The company will be offering GenomeStack demonstrations during Bio-IT, which is being held here this week.
The newest addition to SQream's portfolio uses the same underlying technology as its flagship product SQream DB — launched last year — which the company describes as a high-speed graphic processing unit-based columnar SQL database that was designed to address the speed, scalability, and efficiency challenges associated with big data analytics in industries such as finance, healthcare, and cybersecurity.
SQream already supplies systems to clients in those domains, and now, through GenomeStack, It intends to bring its infrastructure to the life sciences, and more specifically to the genomics, domain, which also grapples with large quantities of data. The database infrastructure coupled with GPU-optimized code enables users to analyze and query large numbers of sequences scalably and efficiently. It provides researchers with "an efficient set of tools in one solution for storing and analyzing more data at speeds never before available," CEO Ami Gal, said in a statement.

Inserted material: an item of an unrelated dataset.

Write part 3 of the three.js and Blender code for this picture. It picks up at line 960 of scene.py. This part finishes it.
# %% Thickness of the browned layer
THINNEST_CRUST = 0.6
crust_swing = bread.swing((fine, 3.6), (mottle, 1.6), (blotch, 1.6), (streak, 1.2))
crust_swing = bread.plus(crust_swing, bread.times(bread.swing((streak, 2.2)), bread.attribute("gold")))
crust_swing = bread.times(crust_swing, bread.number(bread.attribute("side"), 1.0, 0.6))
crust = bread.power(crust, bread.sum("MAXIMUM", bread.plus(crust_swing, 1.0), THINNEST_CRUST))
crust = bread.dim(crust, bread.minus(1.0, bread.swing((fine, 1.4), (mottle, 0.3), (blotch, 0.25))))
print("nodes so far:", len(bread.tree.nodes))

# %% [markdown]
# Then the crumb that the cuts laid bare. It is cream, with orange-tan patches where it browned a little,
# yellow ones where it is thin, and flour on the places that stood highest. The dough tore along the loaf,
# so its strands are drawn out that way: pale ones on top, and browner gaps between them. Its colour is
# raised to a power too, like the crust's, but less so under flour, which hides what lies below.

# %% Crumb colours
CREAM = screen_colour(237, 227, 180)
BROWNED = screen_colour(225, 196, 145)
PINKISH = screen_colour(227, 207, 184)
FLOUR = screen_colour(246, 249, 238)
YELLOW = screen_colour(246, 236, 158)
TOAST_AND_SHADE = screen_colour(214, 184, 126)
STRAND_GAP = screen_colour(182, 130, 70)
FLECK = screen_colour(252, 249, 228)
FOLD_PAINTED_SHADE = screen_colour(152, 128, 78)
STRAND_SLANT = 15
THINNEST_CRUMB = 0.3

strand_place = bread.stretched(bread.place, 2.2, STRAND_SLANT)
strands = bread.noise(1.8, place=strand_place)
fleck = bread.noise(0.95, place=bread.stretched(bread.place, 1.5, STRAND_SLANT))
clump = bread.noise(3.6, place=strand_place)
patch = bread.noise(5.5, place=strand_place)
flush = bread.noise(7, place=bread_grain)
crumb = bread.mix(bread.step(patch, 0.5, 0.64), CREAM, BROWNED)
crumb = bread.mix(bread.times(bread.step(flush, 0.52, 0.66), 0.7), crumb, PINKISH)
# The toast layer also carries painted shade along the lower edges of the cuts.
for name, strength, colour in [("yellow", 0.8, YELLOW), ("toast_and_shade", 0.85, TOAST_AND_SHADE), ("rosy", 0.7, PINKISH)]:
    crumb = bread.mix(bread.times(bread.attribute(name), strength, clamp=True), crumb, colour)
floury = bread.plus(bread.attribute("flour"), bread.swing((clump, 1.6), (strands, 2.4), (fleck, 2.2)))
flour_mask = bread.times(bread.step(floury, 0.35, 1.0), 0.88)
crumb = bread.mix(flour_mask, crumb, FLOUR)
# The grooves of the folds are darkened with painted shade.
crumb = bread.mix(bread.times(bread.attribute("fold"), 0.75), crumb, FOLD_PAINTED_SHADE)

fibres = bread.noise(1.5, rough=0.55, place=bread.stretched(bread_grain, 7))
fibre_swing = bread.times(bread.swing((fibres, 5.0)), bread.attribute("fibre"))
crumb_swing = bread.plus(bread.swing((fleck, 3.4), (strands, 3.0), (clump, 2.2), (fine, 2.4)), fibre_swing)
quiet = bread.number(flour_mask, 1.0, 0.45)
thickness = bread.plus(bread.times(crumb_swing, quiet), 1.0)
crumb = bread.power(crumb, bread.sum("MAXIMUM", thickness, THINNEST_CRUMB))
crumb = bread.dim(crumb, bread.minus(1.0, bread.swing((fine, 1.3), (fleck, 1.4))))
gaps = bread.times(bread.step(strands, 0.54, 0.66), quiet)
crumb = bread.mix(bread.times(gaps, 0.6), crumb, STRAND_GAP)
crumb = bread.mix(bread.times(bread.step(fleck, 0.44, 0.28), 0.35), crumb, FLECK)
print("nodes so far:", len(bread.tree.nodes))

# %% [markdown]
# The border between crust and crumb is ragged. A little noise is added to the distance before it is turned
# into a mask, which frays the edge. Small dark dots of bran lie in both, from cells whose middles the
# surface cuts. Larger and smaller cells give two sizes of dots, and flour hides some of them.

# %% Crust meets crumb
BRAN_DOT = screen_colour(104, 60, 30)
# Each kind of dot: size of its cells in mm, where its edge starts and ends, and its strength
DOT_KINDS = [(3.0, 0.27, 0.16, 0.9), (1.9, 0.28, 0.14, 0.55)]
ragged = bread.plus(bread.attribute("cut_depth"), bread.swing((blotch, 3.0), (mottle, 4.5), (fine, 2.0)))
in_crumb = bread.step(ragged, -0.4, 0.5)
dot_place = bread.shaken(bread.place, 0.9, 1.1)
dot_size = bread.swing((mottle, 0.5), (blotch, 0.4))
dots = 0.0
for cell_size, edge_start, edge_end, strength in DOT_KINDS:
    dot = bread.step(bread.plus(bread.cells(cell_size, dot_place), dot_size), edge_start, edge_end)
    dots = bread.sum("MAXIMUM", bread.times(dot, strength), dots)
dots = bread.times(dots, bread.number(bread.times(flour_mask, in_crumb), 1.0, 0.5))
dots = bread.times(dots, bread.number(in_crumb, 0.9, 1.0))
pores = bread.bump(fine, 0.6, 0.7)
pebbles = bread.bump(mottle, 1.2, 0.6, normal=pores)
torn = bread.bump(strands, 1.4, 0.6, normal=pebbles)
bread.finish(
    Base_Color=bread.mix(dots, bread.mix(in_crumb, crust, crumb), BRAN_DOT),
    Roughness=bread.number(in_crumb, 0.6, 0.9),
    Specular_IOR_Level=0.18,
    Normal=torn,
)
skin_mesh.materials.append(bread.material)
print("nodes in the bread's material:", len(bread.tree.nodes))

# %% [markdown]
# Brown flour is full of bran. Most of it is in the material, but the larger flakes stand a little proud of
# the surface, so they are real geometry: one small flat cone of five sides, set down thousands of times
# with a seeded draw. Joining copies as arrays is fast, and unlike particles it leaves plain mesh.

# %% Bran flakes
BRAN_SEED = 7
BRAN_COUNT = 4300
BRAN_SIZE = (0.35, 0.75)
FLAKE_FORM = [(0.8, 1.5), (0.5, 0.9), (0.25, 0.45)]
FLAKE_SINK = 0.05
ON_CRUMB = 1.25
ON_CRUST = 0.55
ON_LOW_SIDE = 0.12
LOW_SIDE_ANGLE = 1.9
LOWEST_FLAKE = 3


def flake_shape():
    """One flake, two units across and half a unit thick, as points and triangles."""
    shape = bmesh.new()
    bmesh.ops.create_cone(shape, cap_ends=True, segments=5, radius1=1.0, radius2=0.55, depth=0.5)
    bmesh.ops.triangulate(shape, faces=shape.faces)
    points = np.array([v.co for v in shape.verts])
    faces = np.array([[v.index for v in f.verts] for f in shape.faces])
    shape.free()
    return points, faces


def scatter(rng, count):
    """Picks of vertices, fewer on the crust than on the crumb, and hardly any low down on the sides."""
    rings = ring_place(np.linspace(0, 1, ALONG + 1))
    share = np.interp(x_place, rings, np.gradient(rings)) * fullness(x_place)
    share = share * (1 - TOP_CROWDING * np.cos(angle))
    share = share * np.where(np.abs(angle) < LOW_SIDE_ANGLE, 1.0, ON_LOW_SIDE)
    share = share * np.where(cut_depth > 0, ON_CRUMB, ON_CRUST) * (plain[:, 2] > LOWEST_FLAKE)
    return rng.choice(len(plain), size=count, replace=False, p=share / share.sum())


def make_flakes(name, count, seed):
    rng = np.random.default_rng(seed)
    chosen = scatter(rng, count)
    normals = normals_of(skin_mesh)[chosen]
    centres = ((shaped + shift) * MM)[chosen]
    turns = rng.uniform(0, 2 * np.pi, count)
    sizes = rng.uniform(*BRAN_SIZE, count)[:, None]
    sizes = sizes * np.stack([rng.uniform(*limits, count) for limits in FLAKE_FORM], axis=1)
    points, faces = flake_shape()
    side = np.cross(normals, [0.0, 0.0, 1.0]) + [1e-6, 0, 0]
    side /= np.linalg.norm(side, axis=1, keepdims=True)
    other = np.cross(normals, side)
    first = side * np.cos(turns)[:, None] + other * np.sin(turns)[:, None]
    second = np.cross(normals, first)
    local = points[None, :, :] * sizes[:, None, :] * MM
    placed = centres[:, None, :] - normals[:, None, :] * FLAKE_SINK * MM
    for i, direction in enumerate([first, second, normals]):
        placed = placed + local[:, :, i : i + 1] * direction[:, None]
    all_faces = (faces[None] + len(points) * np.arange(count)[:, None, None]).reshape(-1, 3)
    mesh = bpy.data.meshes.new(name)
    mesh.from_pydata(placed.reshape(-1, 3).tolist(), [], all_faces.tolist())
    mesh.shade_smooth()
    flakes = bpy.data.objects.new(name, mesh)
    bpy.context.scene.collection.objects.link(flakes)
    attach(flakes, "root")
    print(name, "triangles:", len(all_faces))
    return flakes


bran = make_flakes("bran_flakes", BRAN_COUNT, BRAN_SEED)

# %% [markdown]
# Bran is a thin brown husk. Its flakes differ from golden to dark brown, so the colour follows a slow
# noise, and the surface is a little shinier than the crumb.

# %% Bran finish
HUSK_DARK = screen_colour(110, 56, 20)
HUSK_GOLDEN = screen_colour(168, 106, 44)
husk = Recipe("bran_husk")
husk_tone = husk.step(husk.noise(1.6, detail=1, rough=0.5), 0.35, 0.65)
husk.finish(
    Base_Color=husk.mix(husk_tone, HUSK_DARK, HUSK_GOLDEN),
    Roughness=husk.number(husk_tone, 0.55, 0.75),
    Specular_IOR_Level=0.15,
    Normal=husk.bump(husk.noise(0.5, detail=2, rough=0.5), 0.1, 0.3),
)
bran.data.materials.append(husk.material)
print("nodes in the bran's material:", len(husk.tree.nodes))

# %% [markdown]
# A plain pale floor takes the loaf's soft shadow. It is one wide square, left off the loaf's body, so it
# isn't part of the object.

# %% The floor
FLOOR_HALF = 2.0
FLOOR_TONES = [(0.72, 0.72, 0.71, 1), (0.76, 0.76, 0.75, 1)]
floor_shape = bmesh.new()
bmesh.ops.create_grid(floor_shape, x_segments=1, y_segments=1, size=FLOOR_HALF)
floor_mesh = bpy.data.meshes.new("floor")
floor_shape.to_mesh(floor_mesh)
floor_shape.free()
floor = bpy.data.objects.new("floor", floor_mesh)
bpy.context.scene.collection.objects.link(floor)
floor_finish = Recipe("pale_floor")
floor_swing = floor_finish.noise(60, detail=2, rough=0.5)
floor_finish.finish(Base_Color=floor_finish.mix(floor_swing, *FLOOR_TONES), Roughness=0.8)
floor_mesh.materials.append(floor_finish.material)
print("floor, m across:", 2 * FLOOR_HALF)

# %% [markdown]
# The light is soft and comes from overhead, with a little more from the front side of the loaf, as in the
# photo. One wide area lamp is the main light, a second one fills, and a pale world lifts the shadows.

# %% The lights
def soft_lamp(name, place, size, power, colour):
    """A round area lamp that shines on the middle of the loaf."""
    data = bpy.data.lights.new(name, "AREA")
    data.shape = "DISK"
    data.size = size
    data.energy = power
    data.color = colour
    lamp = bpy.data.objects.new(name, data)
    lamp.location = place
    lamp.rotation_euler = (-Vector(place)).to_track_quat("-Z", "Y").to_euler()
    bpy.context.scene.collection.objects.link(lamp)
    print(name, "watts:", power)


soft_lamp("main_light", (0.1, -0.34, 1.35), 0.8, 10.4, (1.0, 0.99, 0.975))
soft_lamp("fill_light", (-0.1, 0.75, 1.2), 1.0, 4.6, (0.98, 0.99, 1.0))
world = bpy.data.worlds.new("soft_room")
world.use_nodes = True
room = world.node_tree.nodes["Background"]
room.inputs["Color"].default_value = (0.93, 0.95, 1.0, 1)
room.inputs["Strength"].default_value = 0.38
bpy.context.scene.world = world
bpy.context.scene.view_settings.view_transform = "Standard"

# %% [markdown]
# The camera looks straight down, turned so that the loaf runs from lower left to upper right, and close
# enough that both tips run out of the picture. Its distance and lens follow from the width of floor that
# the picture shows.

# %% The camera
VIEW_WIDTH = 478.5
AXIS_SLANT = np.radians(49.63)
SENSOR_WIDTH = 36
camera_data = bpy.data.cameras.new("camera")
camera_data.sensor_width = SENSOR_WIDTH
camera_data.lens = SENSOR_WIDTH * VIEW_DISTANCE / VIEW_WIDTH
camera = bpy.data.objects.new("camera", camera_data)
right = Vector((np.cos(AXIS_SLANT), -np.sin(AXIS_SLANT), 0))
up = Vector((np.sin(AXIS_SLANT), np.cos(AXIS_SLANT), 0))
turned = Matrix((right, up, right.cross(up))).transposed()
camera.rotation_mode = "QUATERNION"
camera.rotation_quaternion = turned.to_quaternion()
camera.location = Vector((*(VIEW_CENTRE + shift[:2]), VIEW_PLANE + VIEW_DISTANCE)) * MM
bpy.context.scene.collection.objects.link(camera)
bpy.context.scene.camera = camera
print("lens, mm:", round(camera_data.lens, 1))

Gal told GenomeWeb that the company spent the last year working on GenomeStack with several experts in the genomics field to design a product that best fit the needs of the space. These development partners, he said, were interested in tools that allowed them to compare a large number of samples simultaneously and offered an affordable alternative to traditional and often time-consuming file-based storage technologies or manual search systems. These clients also sought faster, easy-to-use systems that could scale as the quantities of data they worked with increased.
GenomeStack addresses those needs and also simplifies the analysis process, according to Gal.

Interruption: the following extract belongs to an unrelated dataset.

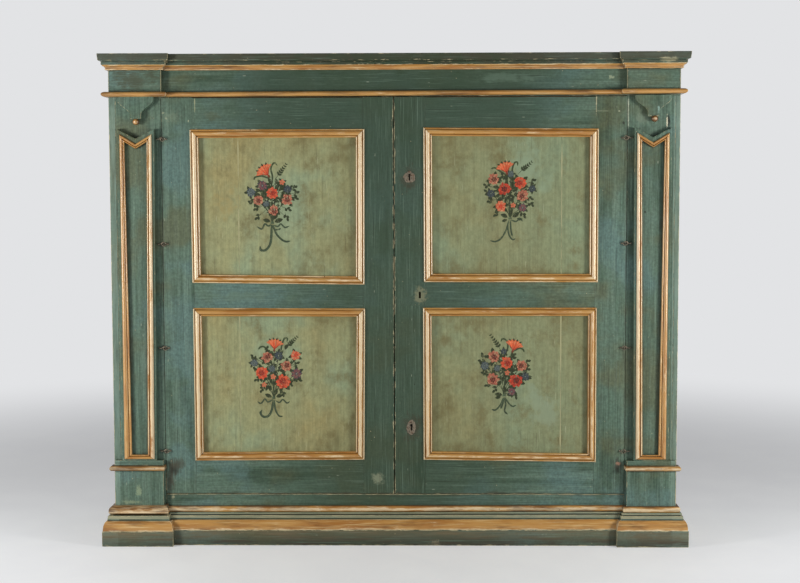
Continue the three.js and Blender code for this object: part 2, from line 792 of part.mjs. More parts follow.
// A lock: a shallow iron case on the back of the stile, and the bolt that slides in it
function addLock(name, keyholeZ) {
  const x0 = doorInner + lockEdgeInset;
  const x1 = x0 + lockCaseWidth;
  const z0 = keyholeZ - lockCaseHeight / 2;
  const z1 = keyholeZ + lockCaseHeight / 2;
  const y1 = doorBackY + lockCaseDepth;
  const shell = boxBetween(x0, x1, doorBackY, y1, z0, z1);
  const hollow = boxBetween(
    x0 + lockWall, x1 - lockWall, doorBackY - cutOverrun, y1 - lockWall, z0 + lockWall, z1 - lockWall,
  );
  const boltZ = keyholeZ + lockBoltRise;
  const boltHalf = lockBoltHeight / 2;
  const boltY = y1 - lockWall - fitGap - lockBoltThickness;
  const slot = boxBetween(
    x0 - cutOverrun, x0 + lockWall + cutOverrun, boltY - fitGap, boltY + lockBoltThickness + fitGap,
    boltZ - boltHalf - fitGap, boltZ + boltHalf + fitGap,
  );
  addMesh(rightDoor, `${name}_lock_case`, cut(shell, hollow, slot), iron);
  const bolt = boxBetween(
    x0, x1 - lockWall - lockTailRoom, boltY, boltY + lockBoltThickness, boltZ - boltHalf, boltZ + boltHalf,
  );
  addMesh(rightDoor, `${name}_lock_bolt`, bolt, iron);
}

// A flat bolt with a turned knob on the back of the left meeting stile
function addDoorBolt(name, bottom) {
  const middle = -(doorInner + barInset);
  const y0 = doorBackY + fitGap;
  const bar = boxBetween(
    middle - barWidth / 2, middle + barWidth / 2, y0, y0 + barThickness, bottom, bottom + barLength,
  );
  const knob = new THREE.CylinderGeometry(
    barKnobRadius, barKnobRadius / 2, barKnobLength + cutOverrun, eyeSides,
  );
  knob.translate(
    middle, y0 + barThickness + (barKnobLength - cutOverrun) / 2, bottom + barLength / 2,
  );
  addMesh(leftDoor, name, join(bar, knob), iron);
}

addSideBoard('left_side_board', -1);
addSideBoard('right_side_board', 1);
addFloorBoard();
addTopBoard();
addBackPanel();
addShelf('lower_shelf', shelfHeights()[0]);
addShelf('upper_shelf', shelfHeights()[1]);
addFrontStile('left_front_stile', -1);
addFrontStile('right_front_stile', 1);
addFriezeBoard();
addBottomRail();
addCornice();
addStringMoulding();
addBaseMoulding();
for (const [word, side] of [['left', -1], ['right', 1]]) {
  addPilaster(`${word}_pilaster`, side);
  addDrop(`${word}_drop`, side);
  addPedestal(`${word}_pedestal`, side);
}
addDoor(leftDoor, 'left_door', -1);
addDoor(rightDoor, 'right_door', 1);
addEyes();
addLock('upper', keyholeHeights().upper);
addLock('lower', keyholeHeights().lower);
addDoorBolt('top_door_bolt', openingTop - stopOverlap - barLength - boltClearance);
addDoorBolt('bottom_door_bolt', openingBottom + stopOverlap + boltClearance);

export default cupboard;
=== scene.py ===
# %% [markdown]
# # Dressing a painted two-door cupboard
# The cupboard is built elsewhere as plain, exact boards, doors and hinges. Here it is dressed: boards get
# soft, uneven edges, mouldings their worn paint, door panels their flower bunches. The exact model is
# loaded first as a frame, and each new piece takes its size and place from it, so the doors still swing and
# nothing is fitted by eye.

# %% Load the frame and keep its size
import random
from math import asin, atan2, cos, dist, hypot, pi, radians, sin

import bmesh
import bpy
import numpy as np
from mathutils import Euler, Matrix, Vector, noise


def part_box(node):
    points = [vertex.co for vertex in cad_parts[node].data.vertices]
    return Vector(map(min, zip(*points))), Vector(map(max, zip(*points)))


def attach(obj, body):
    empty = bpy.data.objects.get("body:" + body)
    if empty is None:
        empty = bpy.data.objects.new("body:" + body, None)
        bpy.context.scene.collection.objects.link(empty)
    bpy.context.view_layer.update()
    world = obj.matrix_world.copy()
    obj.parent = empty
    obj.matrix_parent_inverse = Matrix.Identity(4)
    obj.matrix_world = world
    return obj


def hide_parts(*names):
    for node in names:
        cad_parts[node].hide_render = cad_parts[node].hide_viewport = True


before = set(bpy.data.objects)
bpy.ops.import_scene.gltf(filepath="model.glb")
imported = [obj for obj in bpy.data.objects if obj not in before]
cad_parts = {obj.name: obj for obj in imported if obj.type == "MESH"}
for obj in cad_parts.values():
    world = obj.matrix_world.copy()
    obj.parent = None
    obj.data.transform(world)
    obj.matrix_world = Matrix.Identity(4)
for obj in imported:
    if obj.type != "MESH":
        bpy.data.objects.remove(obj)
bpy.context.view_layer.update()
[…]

To use GenomeStack, users upload their BAM files into structured SQL tables in the database along with data from other repositories such as 1,000 Genomes, dbSNP, or the UCSC genome browser. The database can hold up to 100 terabytes of raw data, according to SQream. With a few clicks, "you get all your genome samples in one database and you can start manipulating and comparing thousands of samples in parallel," Gal said.
In addition to the general SQream database infrastructure, GenomeStack includes tools specifically for use in genomic analysis, including software for visualizing queries, a scripting tool for writing queries to run on data, and application programming interfaces for integrating and running third-party analysis applications on the data. Users can zoom in on sequences and explore nucleotide distribution at specific chromosome positions for all samples. These results can then be downloaded in CSV or txt formats for further manipulation and analysis.
The primary target market for SQream's GenomeStack is genetic research centers and universities that are running large-scale genome analysis projects, but it could also be used by individual researchers, Gal said. For institutions, pricing for GenomeStack is based on the amount of data that a center expects to store and analyze using the system. Prices start between $50,000 to $100,000. For individual researchers, the company plans to eventually offer a cloud-based version of GenomeStack and charge for use per research project or based on the amount of time.
So far, GenomeStack is being used in at least one unnamed cancer research center and in two other research centers, one in a university and another in a large hospital — these are all located in Israel, where the company is headquartered.